§ What to work on: Using the records below, quote only the span that opens with the line containing "for tree_name, foliage" and closes with the line containing "points = [vertex.co", exactly and inclusively.

§ Records for this task:
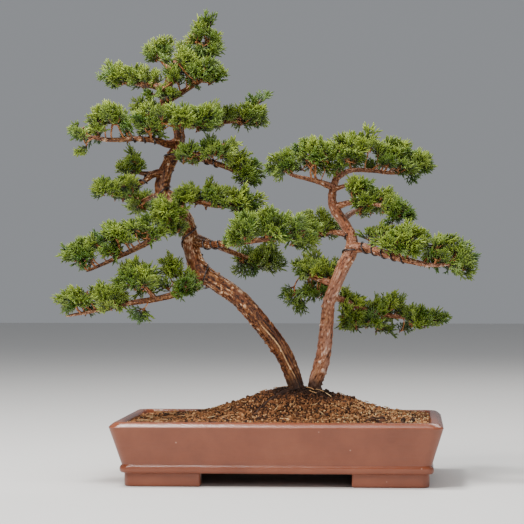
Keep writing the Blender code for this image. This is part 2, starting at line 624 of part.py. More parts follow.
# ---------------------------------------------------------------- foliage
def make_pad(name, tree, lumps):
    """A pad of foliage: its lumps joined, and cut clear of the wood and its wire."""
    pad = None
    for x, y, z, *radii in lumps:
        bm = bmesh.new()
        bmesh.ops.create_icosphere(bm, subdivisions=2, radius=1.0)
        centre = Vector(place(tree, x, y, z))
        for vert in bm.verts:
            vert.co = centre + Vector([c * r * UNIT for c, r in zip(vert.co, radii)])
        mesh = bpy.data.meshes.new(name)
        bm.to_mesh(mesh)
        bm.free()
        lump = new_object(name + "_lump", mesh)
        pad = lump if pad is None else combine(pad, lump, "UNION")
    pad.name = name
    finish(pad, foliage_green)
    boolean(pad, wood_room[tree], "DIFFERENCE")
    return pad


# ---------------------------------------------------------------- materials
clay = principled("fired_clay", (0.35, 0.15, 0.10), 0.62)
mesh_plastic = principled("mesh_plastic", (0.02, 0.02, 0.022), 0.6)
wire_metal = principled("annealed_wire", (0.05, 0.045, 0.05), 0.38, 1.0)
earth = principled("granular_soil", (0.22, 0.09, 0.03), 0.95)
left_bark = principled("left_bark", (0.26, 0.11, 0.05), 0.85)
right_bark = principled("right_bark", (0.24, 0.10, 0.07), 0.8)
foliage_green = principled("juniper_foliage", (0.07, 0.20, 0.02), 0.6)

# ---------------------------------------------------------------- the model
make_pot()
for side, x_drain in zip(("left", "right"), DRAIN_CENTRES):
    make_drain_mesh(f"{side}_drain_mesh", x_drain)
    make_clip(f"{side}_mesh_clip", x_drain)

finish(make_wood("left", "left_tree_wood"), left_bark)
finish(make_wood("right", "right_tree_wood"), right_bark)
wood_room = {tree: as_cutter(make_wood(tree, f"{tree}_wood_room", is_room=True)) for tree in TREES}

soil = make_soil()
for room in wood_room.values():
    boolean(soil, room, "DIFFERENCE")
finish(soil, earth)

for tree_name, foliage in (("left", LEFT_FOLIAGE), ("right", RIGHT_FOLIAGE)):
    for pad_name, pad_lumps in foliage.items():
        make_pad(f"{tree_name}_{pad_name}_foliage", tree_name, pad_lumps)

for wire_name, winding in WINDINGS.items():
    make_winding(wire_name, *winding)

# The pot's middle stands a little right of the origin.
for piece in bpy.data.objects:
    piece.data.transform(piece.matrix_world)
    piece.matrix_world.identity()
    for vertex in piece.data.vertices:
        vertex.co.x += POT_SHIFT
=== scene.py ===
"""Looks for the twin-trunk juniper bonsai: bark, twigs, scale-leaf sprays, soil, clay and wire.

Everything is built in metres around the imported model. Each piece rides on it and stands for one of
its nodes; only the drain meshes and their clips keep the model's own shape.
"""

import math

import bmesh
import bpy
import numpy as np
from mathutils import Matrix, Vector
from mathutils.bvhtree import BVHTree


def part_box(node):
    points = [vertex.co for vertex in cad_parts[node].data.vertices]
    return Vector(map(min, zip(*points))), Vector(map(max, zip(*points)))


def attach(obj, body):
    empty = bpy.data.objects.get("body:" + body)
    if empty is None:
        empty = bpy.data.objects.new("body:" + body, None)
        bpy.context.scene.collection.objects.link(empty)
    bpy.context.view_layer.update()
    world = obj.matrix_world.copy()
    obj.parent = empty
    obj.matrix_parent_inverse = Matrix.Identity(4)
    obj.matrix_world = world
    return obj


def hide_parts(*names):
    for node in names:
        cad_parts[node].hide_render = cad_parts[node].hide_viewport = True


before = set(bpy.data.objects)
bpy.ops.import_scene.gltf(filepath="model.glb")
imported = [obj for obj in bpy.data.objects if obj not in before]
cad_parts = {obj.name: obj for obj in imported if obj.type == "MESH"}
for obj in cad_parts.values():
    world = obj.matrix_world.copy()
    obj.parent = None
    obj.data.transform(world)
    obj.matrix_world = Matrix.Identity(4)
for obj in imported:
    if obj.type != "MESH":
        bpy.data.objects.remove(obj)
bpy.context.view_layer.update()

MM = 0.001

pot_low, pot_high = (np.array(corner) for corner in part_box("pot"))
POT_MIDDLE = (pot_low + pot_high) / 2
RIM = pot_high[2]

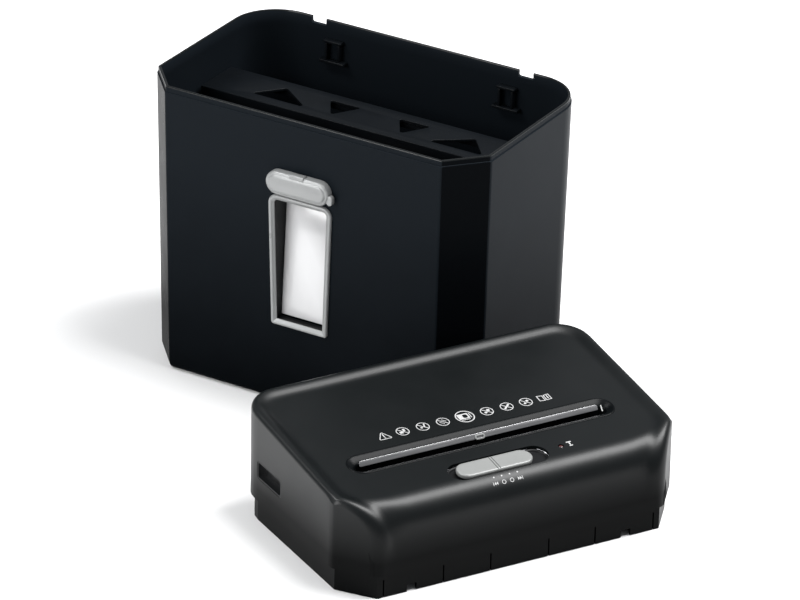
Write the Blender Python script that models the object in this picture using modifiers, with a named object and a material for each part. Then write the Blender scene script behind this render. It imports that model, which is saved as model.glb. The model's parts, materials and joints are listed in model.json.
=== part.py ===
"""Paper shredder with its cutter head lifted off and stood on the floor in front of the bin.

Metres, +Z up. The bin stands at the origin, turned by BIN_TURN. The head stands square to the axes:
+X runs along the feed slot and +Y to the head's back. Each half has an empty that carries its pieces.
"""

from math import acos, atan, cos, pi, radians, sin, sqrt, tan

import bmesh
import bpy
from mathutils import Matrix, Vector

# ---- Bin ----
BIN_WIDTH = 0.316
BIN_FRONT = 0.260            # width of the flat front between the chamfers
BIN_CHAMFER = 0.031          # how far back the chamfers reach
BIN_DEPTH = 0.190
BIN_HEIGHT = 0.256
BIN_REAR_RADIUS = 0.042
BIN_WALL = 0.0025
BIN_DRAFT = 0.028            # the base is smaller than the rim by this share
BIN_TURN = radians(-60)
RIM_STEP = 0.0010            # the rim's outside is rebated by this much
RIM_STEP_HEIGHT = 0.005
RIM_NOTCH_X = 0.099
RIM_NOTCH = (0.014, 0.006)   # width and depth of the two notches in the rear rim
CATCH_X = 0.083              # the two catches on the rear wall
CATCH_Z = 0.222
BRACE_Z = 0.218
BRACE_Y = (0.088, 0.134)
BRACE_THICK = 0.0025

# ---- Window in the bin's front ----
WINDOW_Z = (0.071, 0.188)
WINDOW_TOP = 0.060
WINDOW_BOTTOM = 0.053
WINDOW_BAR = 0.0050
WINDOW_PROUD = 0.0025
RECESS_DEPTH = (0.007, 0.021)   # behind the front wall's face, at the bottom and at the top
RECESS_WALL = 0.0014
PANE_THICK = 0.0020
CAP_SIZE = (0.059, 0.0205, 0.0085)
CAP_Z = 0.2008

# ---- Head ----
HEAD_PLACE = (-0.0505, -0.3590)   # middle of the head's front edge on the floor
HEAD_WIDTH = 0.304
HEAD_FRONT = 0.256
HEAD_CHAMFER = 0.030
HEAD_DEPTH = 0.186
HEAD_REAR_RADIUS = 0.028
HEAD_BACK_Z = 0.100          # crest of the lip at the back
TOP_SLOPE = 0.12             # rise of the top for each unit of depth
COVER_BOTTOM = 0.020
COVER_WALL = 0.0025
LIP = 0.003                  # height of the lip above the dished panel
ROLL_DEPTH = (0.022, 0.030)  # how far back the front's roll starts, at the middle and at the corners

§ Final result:
for tree_name, foliage in (("left", LEFT_FOLIAGE), ("right", RIGHT_FOLIAGE)):
    for pad_name, pad_lumps in foliage.items():
        make_pad(f"{tree_name}_{pad_name}_foliage", tree_name, pad_lumps)

for wire_name, winding in WINDINGS.items():
    make_winding(wire_name, *winding)

# The pot's middle stands a little right of the origin.
for piece in bpy.data.objects:
    piece.data.transform(piece.matrix_world)
    piece.matrix_world.identity()
    for vertex in piece.data.vertices:
        vertex.co.x += POT_SHIFT
=== scene.py ===
"""Looks for the twin-trunk juniper bonsai: bark, twigs, scale-leaf sprays, soil, clay and wire.

Everything is built in metres around the imported model. Each piece rides on it and stands for one of
its nodes; only the drain meshes and their clips keep the model's own shape.
"""

import math

import bmesh
import bpy
import numpy as np
from mathutils import Matrix, Vector
from mathutils.bvhtree import BVHTree


def part_box(node):
    points = [vertex.co for vertex in cad_parts[node].data.vertices]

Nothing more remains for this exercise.